One of Canada’s premier folk artists, Valdy had an improbable hit with a song about a decidedly hostile audience heckling a soft-spoken minstrel. The square-peg-in-a-round-hole story recounts Valdy’s bitter-sweet memory of finding himself, a relaxed and amiable storyteller, facing a rambunctious audience playing at the Aldergrove Rock Festival in 1968, where the rock-loving audience jeered his folk offerings. Valdy has always recognized the irony that a bad gig turned into a hit. In 2012, he told an interviewer, “I was hired as a folk singer to go and play at a rock festival. I was out of place and … I got the reception I deserved, let’s put it that way. They wanted rock, they gave me a hard time about it, and I got a great song out of it.” Ironically, Valdy is in the Victoria Rock and Roll Music Hall of Fame.

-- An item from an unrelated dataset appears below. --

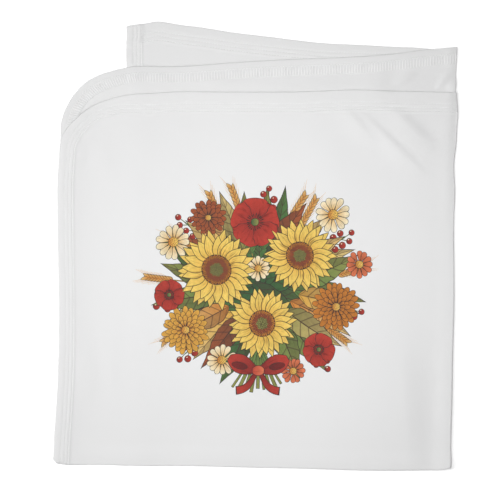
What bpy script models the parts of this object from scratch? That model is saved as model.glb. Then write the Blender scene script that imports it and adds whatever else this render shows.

Play Me a Rock and Roll Song’s success is attributable in part to several factors. It cleverly played into the hippy counter-culture movement, while embodying the tensions between rock and folk fans (which Bob Dylan discovered when he infamously used electric instruments at the 1965 Newport Folk Festival).

A man with a thousand friends, from Newfoundland to Vancouver Island to Truro to Texas to New Zealand, he’s a singer, guitarist and songwriter who catches the small but telling moments that make up life. Valdy has sold almost half a million copies of his 16 albums, 22 singles, has 2 Juno Awards (Folk Singer of the Year and Folk Entertainer of the Year), a total of 7 Juno nominations and 4 Gold albums to his credit.

ORDER OF CANADA Valdy has been named to the Order of Canada (Arts/Music) for his achievements as a folk musician and for his support of charitable causes.